America wasn’t alone in this. Great Britain, which lost 384,000 soldiers in World War II, recruited men like Estonian collaborator Alfons Rebane, an officer in the 20th Waffen Grenadier Division of the SS — the military wing of the Nazi Party responsible for the Holocaust. During his service, Rebane received the Knight’s Cross of the Iron Cross, Nazi Germany’s highest military honor; after the war, he had a long career with British intelligence running weapons to anti-Soviet rebels in the Baltics.
Canada also took in Nazis and Nazi collaborators, including at least 2,000 Ukrainian Waffen-SS soldiers and collaborators from numerous other nations. In Canada’s case, the collaborators served an additional role: suppressing domestic labor unions. The Eastern European “anti-communists,” as Nazi collaborators invariably branded themselves, became strikebreakers, helping stem socialism at home. Unsurprisingly, several industrial magnates, who had the most to lose from organized labor, were instrumental in bringing these individuals to Canada.
These and thousands of other Holocaust perpetrators got far more than safe haven. They got a chance at the American Dream. For the past 70 years, as their victims lay in pits deprived of so much as a proper burial, they grew old and raised families, built communities, churches and schools. They even have monuments — America has memorials to Nazi collaborators from Serbia, Lithuania, Byelorussia, Ukraine, France and the Soviet Union. You can find them in Illinois, New Jersey, New York, Ohio and Wisconsin.
Indeed, it’s telling that in three years of long-overdue debates about statues of slavers and colonizers, America’s Nazi collaborator monuments barely made headlines.

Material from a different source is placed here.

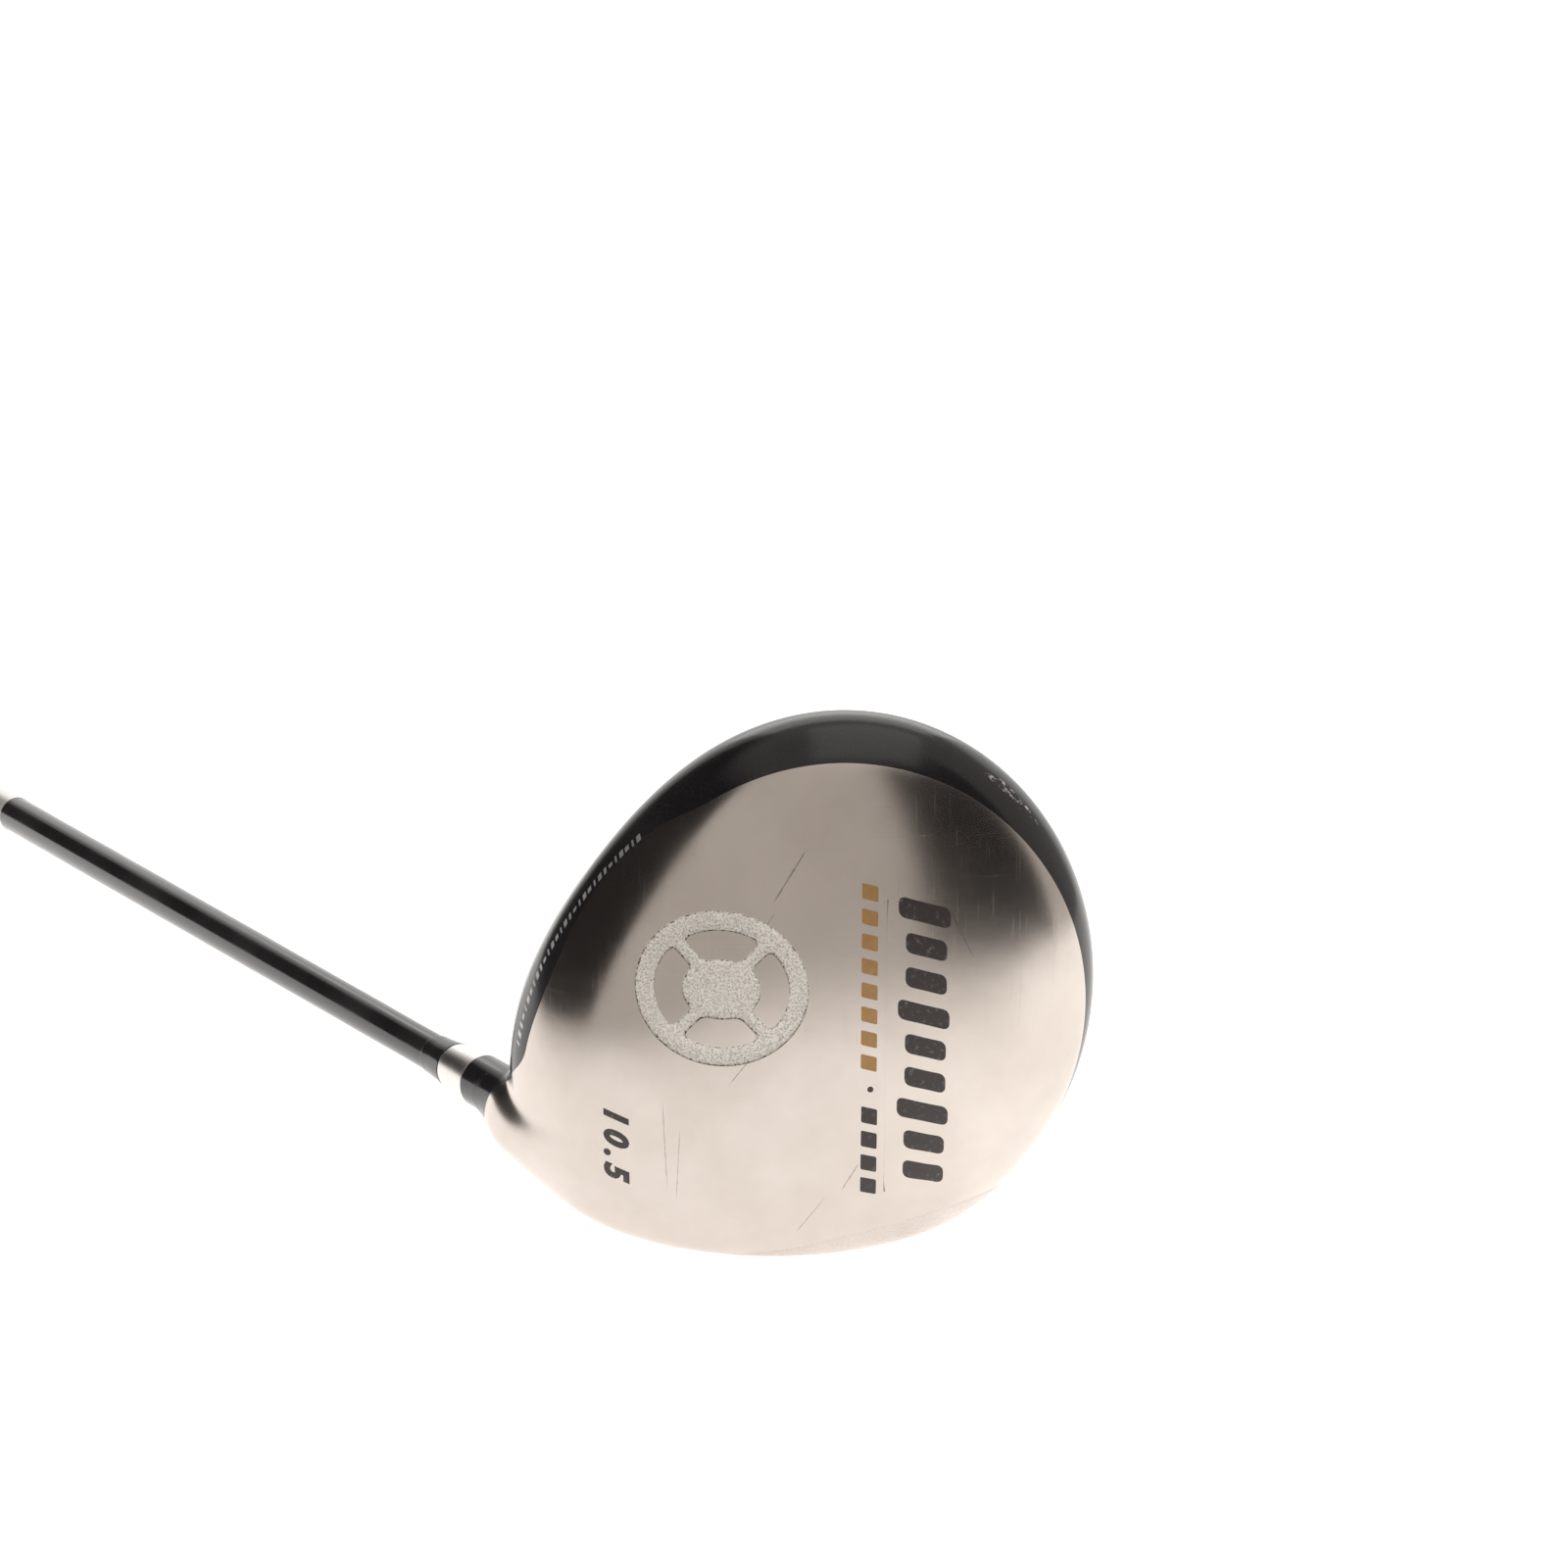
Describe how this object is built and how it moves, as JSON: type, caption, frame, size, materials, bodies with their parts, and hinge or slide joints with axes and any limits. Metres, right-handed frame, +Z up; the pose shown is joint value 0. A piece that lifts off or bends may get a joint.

That is precisely why we must end the comforting but false narrative of living in a country with zero tolerance for Nazis. Deporting men like Berger (who told The Washington Post the case against him was built on “lies” and that he was 19 when he was “ordered” to go to the camp) is certainly righteous, but we must do more.
We must not only deport any remaining Nazis in our midst, but acknowledge the reason they got here in the first place.